Abstract (eng)
Online education has seen unprecedented growth during the last decade and its influence has
spread far beyond the digital realm and into our brick-and-mortar universities. Perhaps the most
apparent example of this is the founding of edX: a Harvard and MIT joint venture heralded by its
creators as a ‘revolution’ not simply in online education but in education as a whole. This study
charges itself with analyzing the conference held to announce the edX initiative on May 2nd, 2012 in
Cambridge, Mass., which consisted of presentations by the edX founders followed by a question and
answer session between audience members and panellists from these institutions. The field of
Science–Technology–Society (STS) investigates the multifarious domains of science and the
interaction this inspires with society, and the edX announcement conference provides excellent
grounds for observations towards a more insightful understanding of this interaction.
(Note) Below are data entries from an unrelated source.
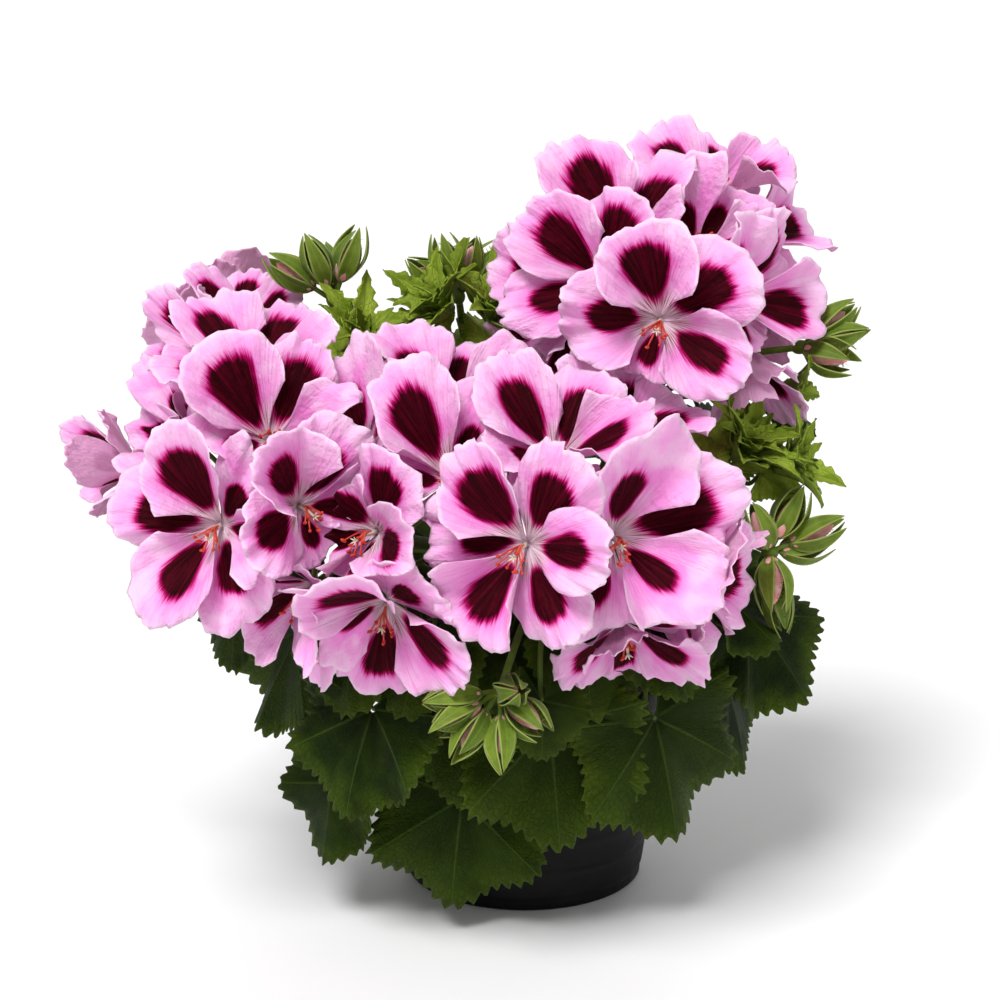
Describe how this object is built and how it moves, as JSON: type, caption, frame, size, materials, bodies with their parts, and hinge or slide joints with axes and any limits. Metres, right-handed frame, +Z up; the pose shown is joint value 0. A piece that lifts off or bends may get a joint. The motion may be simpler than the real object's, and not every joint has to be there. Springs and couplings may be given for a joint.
{
  "type": "potted flowering pelargonium",
  "caption": "Regal pelargonium in a round black nursery pot: leafy shoots with toothed leaves and bud clusters, topped by heads of wide ruffled blooms with dark blotches.",
  "frame": {"origin": "centre of the pot's flat base, on the surface that it stands on", "axes": "+Z up through the pot, -Y towards the front of the plant, +X to the viewer's right"},
  "size_m": [0.283, 0.2319, 0.2742],
  "materials": {
    "pot_plastic": "matt black nursery plastic",
    "compost": "moist dark peat compost",
    "bark": "rough brown bark",
    "foliage": "softly hairy green leaf",
    "petals": "satin petal"
  },
  "bodies": {
    "root": {"pot": "pot_plastic", "compost": "compost", "woody_crown": "bark", "bloom_tall_front": "petals", "bloom_tall_left": "petals", "bloom_tall_upper_front": "petals", "bloom_tall_upper_right": "petals", "bloom_tall_top": "petals", "bloom_tall_upper_left": "petals", "bloom_tall_right": "petals", "bloom_tall_front_right": "petals", "bloom_tall_side": "petals", "bloom_tall_drooping": "petals", "bloom_tall_inner_left": "petals", "bloom_tall_back_right": "petals", "bloom_tall_back_left": "petals", "bloom_right_front": "petals", "bloom_right_main": "petals", "bloom_right_side": "petals", "bloom_right_lower": "petals", "bloom_right_upper": "petals", "bloom_right_top": "petals", "bloom_middle_upper": "petals", "bloom_middle_top": "petals", "bloom_middle_front": "petals", "bloom_middle_lower": "petals", "bloom_middle_left": "petals", "bloom_middle_back": "petals", "bloom_left_front": "petals", "bloom_left_upper": "petals", "bloom_left_top": "petals", "bloom_left_side": "petals", "bloom_left_outer": "petals", "bloom_left_inner": "petals", "bloom_far_upper": "petals", "bloom_far_front": "petals", "bloom_far_back": "petals", "shoot_tall": "foliage", "shoot_right": "foliage", "shoot_middle": "foliage", "shoot_left": "foliage", "shoot_far": "foliage", "shoot_young": "foliage", "shoot_top_left": "foliage", "shoot_top_middle": "foliage", "shoot_back": "foliage"}
  },
  "joints": []
}
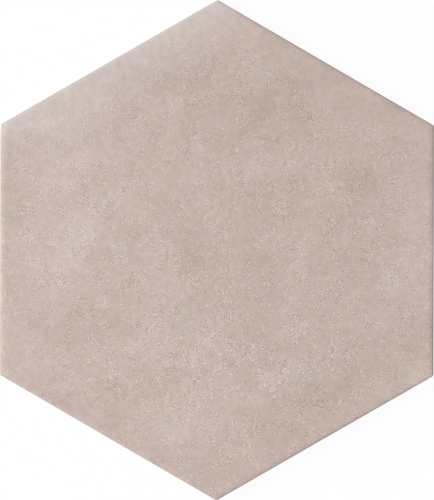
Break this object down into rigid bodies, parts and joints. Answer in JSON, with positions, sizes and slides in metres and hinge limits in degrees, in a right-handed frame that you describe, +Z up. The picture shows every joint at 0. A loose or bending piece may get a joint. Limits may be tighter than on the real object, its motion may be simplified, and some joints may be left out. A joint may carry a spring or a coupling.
{
  "type": "hexagonal floor tile",
  "caption": "Hexagonal pressed floor tile with a matt mottled blush-beige cement-look face, softly rounded edges and a keyed back.",
  "frame": {"origin": "middle of the tile on the plane that its back rests on", "axes": "+Z up out of the walking face, +X towards the middle of a side, +Y towards a corner"},
  "size_m": [0.2164, 0.2496, 0.009],
  "materials": {
    "matt_glazed_porcelain": "matt cement-look glaze in mottled blush beige, with fine lighter and darker grains; unglazed pinkish-beige body on the sides and back"
  },
  "bodies": {
    "root": {"hexagon_tile": "matt_glazed_porcelain"}
  },
  "joints": []
}
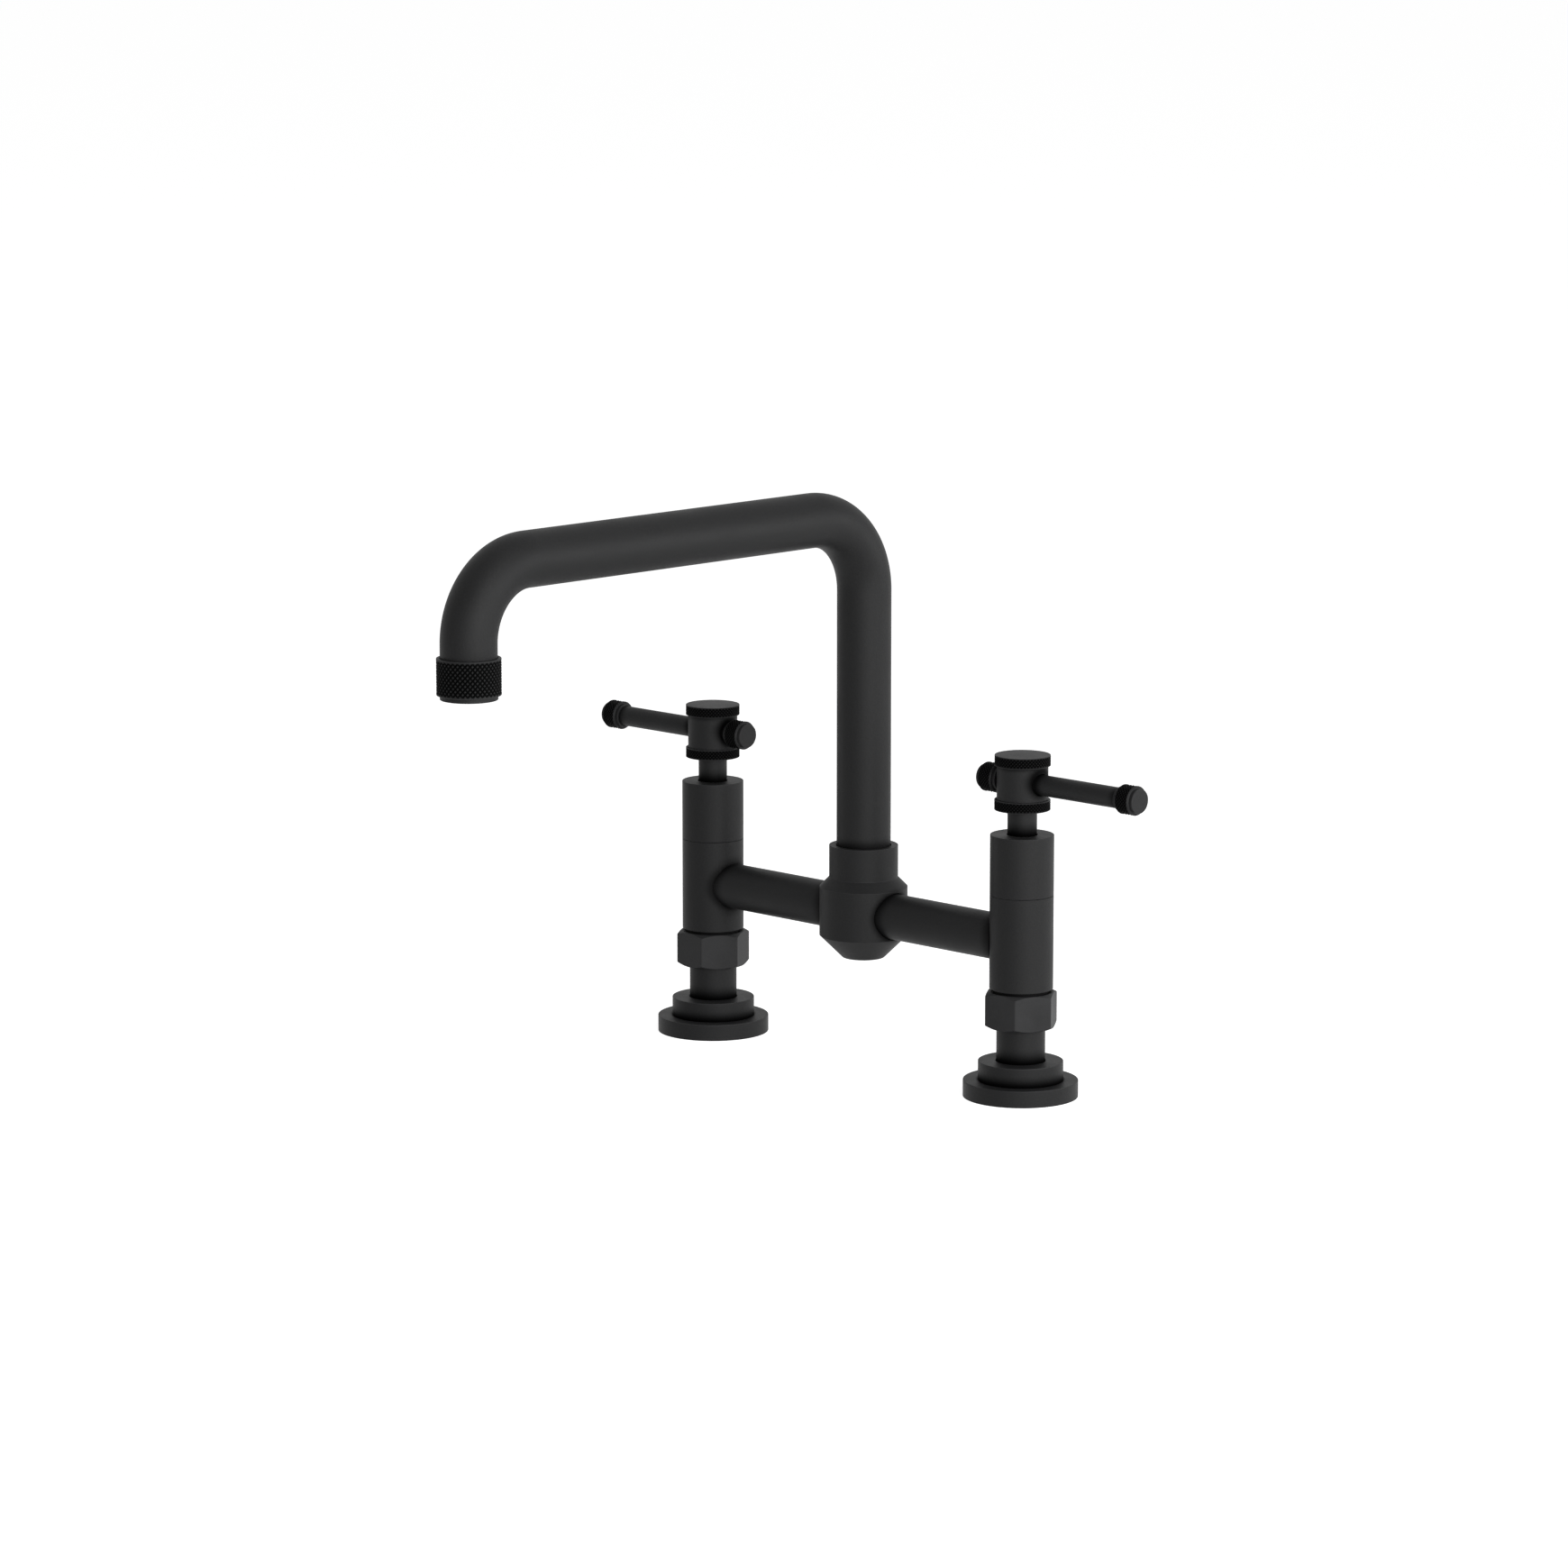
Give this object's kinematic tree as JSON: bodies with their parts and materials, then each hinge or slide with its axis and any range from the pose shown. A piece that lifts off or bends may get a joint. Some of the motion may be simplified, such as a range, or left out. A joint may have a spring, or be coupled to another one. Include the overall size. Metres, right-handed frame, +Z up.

We initially
illustrate the context of both the conference and the initiative itself, and position the subsequent
analysis in relation to comparable studies of institutional talk. An ethnomethodological respecification
conducted through techniques of Conversation Analysis, this study illuminates the generation and
maintenance of credibility in constructing a tenable version of the edX initiative within the
announcement conference. Furthermore, we investigate the concept of the ‘narrative’ and ‘master
narrative’ as a means of exploring how the structure of the conference develops in situ. This allows us
to investigate how the edX panellists first disseminate a particular version of the edX initiative
(narrative) and how contravening views are co-opted into this initial narrative (master narrative).
Conclusions drawn from this analysis illustrate the localized nature of credibility maintenance while
further expanding sociological investigation into the normative structure of conversation.